SHIPROCK — Stripped electrical wires laid like an abstract painting on the cement floor of the Agriculture and Education exhibit hall at the Northern Navajo Nation Fairgrounds.
The floor was littered with broken fluorescent tubes and discarded fair tickets. Three dusty fire extinguishers -- which were last inspected in June 2007 -- sat in one corner. Another corner had exposed ceiling insulation.
The Northern Navajo Nation Fair, now in its 102nd year, is set to start Oct. 3, and fair director Robert Felson Jr. said organizers are aware of the problems plaguing the fairgrounds.
"It has been an ongoing issue," Felson said.
He said repairs and renovations are scheduled to start Monday. Organizers have delayed making repairs because of concerns that vandals would strike again when renovations were finished, Felson said. He said cleanup efforts will happen throughout the fairgrounds and damaged structures will be dismantled and discarded.
There's plenty of work that needs to be done.
When The Daily Times visited the fairgrounds last week, one of the structures in the small arena south of the exhibit hall had collapsed and showed signs of fire damage.

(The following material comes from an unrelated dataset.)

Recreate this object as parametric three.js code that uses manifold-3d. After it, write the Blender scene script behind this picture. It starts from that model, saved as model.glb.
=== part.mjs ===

Meanwhile, discarded 40-ounce liquor bottles littered the corrals in the building that houses the 4-H Club competition. Garbage covered the corrals, and a makeshift bed was in the southwest corner. Like the exhibit hall, the corral was stripped of electrical wiring, and its light fixtures were emptied. A wooden sign that read "Shiprock Navajo Fair Junior Livestock Show and Sale" was discarded in the announcer's booth, along with trash.

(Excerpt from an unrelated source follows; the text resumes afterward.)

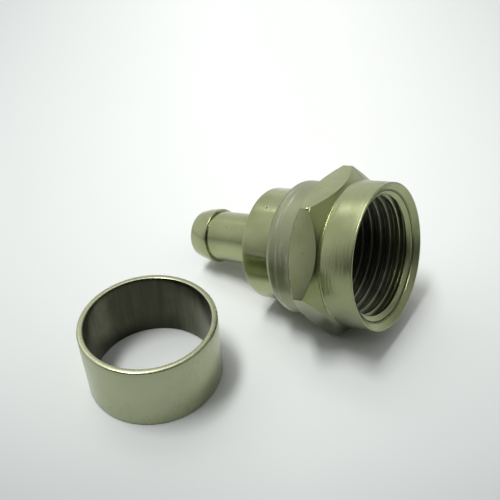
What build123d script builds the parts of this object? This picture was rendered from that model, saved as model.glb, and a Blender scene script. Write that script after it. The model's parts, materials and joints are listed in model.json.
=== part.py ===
from build123d import *
from math import atan2, cos, degrees, floor, radians, sin, tan
import os

# A crimp-on F connector lying on its side, with its separate crimp ring standing beside it.
# Lengths are in millimetres and angles in degrees.
# A station is a distance back along the connector's axis from the plane of the nut's mouth.

# Body: a flange inside the nut, the shoulder behind it, the neck and the barb, bored through.
# The flange reaches nearly as far out as the thread, because the jack's end bears on it.
flange_inset = 0.06
flange_thickness = 1.2
shoulder_step = 0.3325
shoulder_length = 2.61
shoulder_edge_break = 0.08
bore_diameter = 3.66
bore_edge_break = 0.12
neck_wall = 0.22
neck_length = 5.37
barb_step = 0.17
barb_land_length = 0.3
barb_length = 1.84
barb_bulge = 0.05
tip_wall = 0.07

# Coupling nut: a collar round the mouth, the hexagon, and a skirt rolled in behind the flange.
# The thread is 3/8-32, and the hexagon comes to 7/16 in, 11.11 across its flats. The thread's crest
# share puts its minor diameter at 8.76, the middle of what class 2B allows.
thread_diameter = 9.525
thread_pitch = 0.79375
thread_angle = 60
thread_root_share = 0.125
thread_crest_share = 0.32
thread_run_out = 0.6
thread_cutter_reach = 0.06
nut_length = 7.38
collar_wall = 0.66
collar_length = 2.4
hexagon_sides = 6
hexagon_turn = -1.1
flat_rise = 0.1325
corner_land_length = 0.71
front_chamfer_angle = 45
rear_chamfer_angle = 54
groove_width = 0.19
groove_depth = 0.09
rim_edge_break = 0.06
rim_width = 0.06
countersink_angle = 54
skirt_wall = 0.3675
lip_thickness = 0.45
rolled_length = 0.43
rolled_drop = 0.31
rolled_bulge = 0.045

# Clearances of the spinning nut on the body, along the axis and across it.
end_clearance = 0.05
flange_clearance = 0.05
lip_clearance = 0.08

# Crimp ring, and where its centre stands from the point under the mouth's centre.
ring_diameter = 9.83
ring_wall = 0.456
ring_height = 5.22
ring_edge_break = 0.07
ring_across = -12.9
ring_behind = -12.12

# Radii and stations that follow from the sizes above.
thread_radius = thread_diameter / 2
flank_slope = tan(radians(thread_angle / 2))
flank_width = thread_pitch * (1 - thread_root_share - thread_crest_share) / 2
thread_depth = flank_width / flank_slope
minor_radius = thread_radius - thread_depth
collar_radius = thread_radius + collar_wall
flat_radius = collar_radius + flat_rise
corner_radius = flat_radius / cos(radians(180 / hexagon_sides))
flange_radius = thread_radius - flange_inset
seat_radius = flange_radius + flange_clearance
skirt_radius = seat_radius + skirt_wall
shoulder_radius = flange_radius - shoulder_step
lip_radius = shoulder_radius + lip_clearance
bore_radius = bore_diameter / 2
neck_radius = bore_radius + neck_wall
barb_radius = neck_radius + barb_step
tip_radius = bore_radius + tip_wall
countersink_radius = collar_radius - rim_edge_break - rim_width

countersink_station = (countersink_radius - minor_radius) / tan(radians(countersink_angle))
front_chamfer_station = collar_length + groove_width
front_corner_rise = corner_radius - collar_radius
front_corner_station = front_chamfer_station + front_corner_rise / tan(radians(front_chamfer_angle))
rear_corner_station = front_corner_station + corner_land_length
rear_chamfer_length = (corner_radius - skirt_radius) / tan(radians(rear_chamfer_angle))
skirt_station = rear_corner_station + rear_chamfer_length
skirt_edge_station = nut_length - rolled_length
lip_station = nut_length - lip_thickness
flange_rear_station = lip_station - end_clearance
flange_front_station = flange_rear_station - flange_thickness
seat_station = flange_front_station - end_clearance
thread_turns = floor((seat_station - thread_run_out) / thread_pitch)
shoulder_station = nut_length + shoulder_length
barb_station = shoulder_station + neck_length
tip_station = barb_station + barb_length

# The connector lies on two edges: the shoulder's rear edge, and whichever edge of the nut the table
# meets first, the skirt's or the rear end of the flat that faces down.
shoulder_edge_station = shoulder_station - shoulder_edge_break
flat_rear_drop = corner_radius - flat_radius
flat_rear_station = rear_corner_station + flat_rear_drop / tan(radians(rear_chamfer_angle))


def lean_on(station, radius):
    return degrees(atan2(radius - shoulder_radius, shoulder_edge_station - station))


lean = max(lean_on(skirt_edge_station, skirt_radius), lean_on(flat_rear_station, flat_radius))
mouth_height = (
    shoulder_edge_station * sin(radians(lean)) + shoulder_radius * cos(radians(lean))
)


def section(points):
    # Points of a half section, given as (radius, station), in the plane that holds the axis.
    return [(radius, -station) for radius, station in points]


def barbed_body():
    front = section([
        (neck_radius, barb_station),
        (neck_radius, shoulder_station),
        (shoulder_radius - shoulder_edge_break, shoulder_station),
        (shoulder_radius, shoulder_edge_station),
        (shoulder_radius, flange_rear_station),
        (flange_radius, flange_rear_station),
        (flange_radius, flange_front_station),
        (bore_radius + bore_edge_break, flange_front_station),
        (bore_radius, flange_front_station + bore_edge_break),
        (bore_radius, tip_station),
        (tip_radius, tip_station),
    ])
    barb = section([
        (neck_radius, barb_station),
        (barb_radius, barb_station),
        (barb_radius, barb_station + barb_land_length),
    ])
    with BuildPart() as body:
        with BuildSketch(Plane.XZ):
            with BuildLine():
                Polyline(front)
                Polyline(barb)
                SagittaArc(barb[-1], front[-1], barb_bulge)
            make_face()
        revolve(axis=Axis.Z)
    return body.part


def nut_section():
    outside = section([
        (countersink_radius, 0),
        (collar_radius - rim_edge_break, 0),
        (collar_radius, rim_edge_break),
        (collar_radius, collar_length),
    ])
    groove = section([
        (collar_radius - groove_depth, collar_length + groove_width / 2),
        (collar_radius, front_chamfer_station),
    ])
    hexagon = section([
        (collar_radius, front_chamfer_station),
        (corner_radius, front_corner_station),
        (corner_radius, rear_corner_station),
        (skirt_radius, skirt_station),
        (skirt_radius, skirt_edge_station),
    ])
    inside = section([
        (skirt_radius - rolled_drop, nut_length),
        (lip_radius, nut_length),
        (lip_radius, lip_station),
        (seat_radius, lip_station),
        (seat_radius, seat_station),
        (minor_radius, seat_station),
        (minor_radius, countersink_station),
        (countersink_radius, 0),
    ])
    Polyline(outside)
    ThreePointArc(outside[-1], *groove)
    Polyline(hexagon)
    SagittaArc(hexagon[-1], inside[0], rolled_bulge)
    Polyline(inside)


def thread_turn():
    # The tool that cuts one turn of the groove, right-handed, from the plane of the mouth back.
    path = Helix(thread_pitch, thread_pitch, minor_radius, direction=(0, 0, -1))
    root = thread_root_share * thread_pitch / 2
    foot = root + flank_width + thread_cutter_reach * flank_slope
    groove = Polyline(
        (-thread_cutter_reach, -foot),
        (thread_depth, -root),
        (thread_depth, root),
        (-thread_cutter_reach, foot),
        close=True,
    )
    across = Plane(origin=path @ 0, x_dir=(-1, 0, 0), z_dir=path % 0)
    return sweep(across * make_face(groove), path, is_frenet=True)


def coupling_nut():
    with BuildPart() as nut:
        with BuildSketch(Plane.XZ):
            with BuildLine():
                nut_section()
            make_face()
        revolve(axis=Axis.Z)
        with BuildSketch():
            RegularPolygon(
                flat_radius,
                hexagon_sides,
                major_radius=False,
                rotation=180 / hexagon_sides + hexagon_turn,
            )
        extrude(amount=-nut_length, mode=Mode.INTERSECT)
    groove = thread_turn()
    threaded = nut.part
    for turn in range(thread_turns):
        threaded -= Pos(0, 0, -turn * thread_pitch) * groove
    return threaded


def crimp_ring():
    with BuildPart() as ring:
        with BuildSketch():
            Circle(ring_diameter / 2)
            Circle(ring_diameter / 2 - ring_wall, mode=Mode.SUBTRACT)
        extrude(amount=ring_height)
        chamfer(ring.edges().filter_by(GeomType.CIRCLE), ring_edge_break)
    return ring.part


lying = Pos(0, 0, mouth_height) * Rot(0, 90 - lean, 0)
pieces = {
    "coupling_nut": lying * coupling_nut(),
    "barbed_body": lying * barbed_body(),
    "crimp_ring": Pos(ring_behind, ring_across, 0) * crimp_ring(),
}

# The origin is the middle of the footprint of the whole set, on the table.
footprint = Compound(list(pieces.values())).bounding_box()
centring = Pos(-footprint.center().X, -footprint.center().Y, 0)

os.makedirs("parts", exist_ok=True)
for name, piece in pieces.items():
    export_step(centring * piece, f"parts/{name}.step")
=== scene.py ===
import json
from math import acos, atan2, cos, degrees, pi, radians, sin, sqrt, tan
import bpy
from mathutils import Matrix, Vector


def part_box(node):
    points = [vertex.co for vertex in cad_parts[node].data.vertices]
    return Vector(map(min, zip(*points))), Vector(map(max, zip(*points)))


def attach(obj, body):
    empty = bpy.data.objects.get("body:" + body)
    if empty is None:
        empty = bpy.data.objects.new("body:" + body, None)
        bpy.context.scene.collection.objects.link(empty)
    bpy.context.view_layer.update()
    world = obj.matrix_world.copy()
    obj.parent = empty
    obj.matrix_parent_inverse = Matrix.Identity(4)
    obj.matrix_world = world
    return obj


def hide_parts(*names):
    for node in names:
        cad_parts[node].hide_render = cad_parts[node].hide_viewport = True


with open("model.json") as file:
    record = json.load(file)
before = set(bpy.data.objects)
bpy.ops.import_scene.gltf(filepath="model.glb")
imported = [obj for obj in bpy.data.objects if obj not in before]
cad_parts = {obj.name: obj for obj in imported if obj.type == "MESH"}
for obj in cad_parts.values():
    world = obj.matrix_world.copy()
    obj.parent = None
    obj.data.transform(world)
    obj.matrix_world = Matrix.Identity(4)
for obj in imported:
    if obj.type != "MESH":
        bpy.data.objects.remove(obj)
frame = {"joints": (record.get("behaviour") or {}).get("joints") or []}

# A crimp-on coaxial connector lying on a white table, with its loose crimp ring standing beside it.
# Part sizes are in millimetres. A station is a distance back along the connector from the nut's mouth.
mm = 0.001
scene = bpy.context.scene
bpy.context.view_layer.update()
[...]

At the Jimmie K. King Sr. Memorial Powwow Arena, the announcer's booth door was ajar. A foul odor was inside.
In other areas of the fairgrounds, garbage was an issue, and graffiti tagged buildings.
At the Ye'ii Bi Chei grounds, four of the north side stands were completely demolished, and a fifth one was halfway standing.
Some booths on the south side were missing roofs, and one of the utility poles had been knocked to the ground.
As the wind blew, a piece of aluminum roofing flapped in the breeze.
When repairs and renovations are underway, there will be more fair personnel on the fairgrounds to monitor who enters and exits the area, Felson said.
When asked about the cost of the repair work, Felson referred the question to the fair's financial manager Manuel Watchman. Telephone calls to the fair office were not returned by press time.
Despite the Ye'ii Bi Chei grounds being heavily damaged, the nine-day healing ceremony is still scheduled to take place. Patrick Tsosie, of Cornfields, Ariz., is this year's patient. The ceremony will start Sept. 27 and continue through the early morning hours of Oct. 6.
In addition to the Ye'ii Bi Chei, the fair will continue to offer the usual events, including the song and dance, parade, carnival, rodeo, arts market, elder day and youth day.
The powwow will extend from a two-day event to four days, adding a round dance and Sunday performance.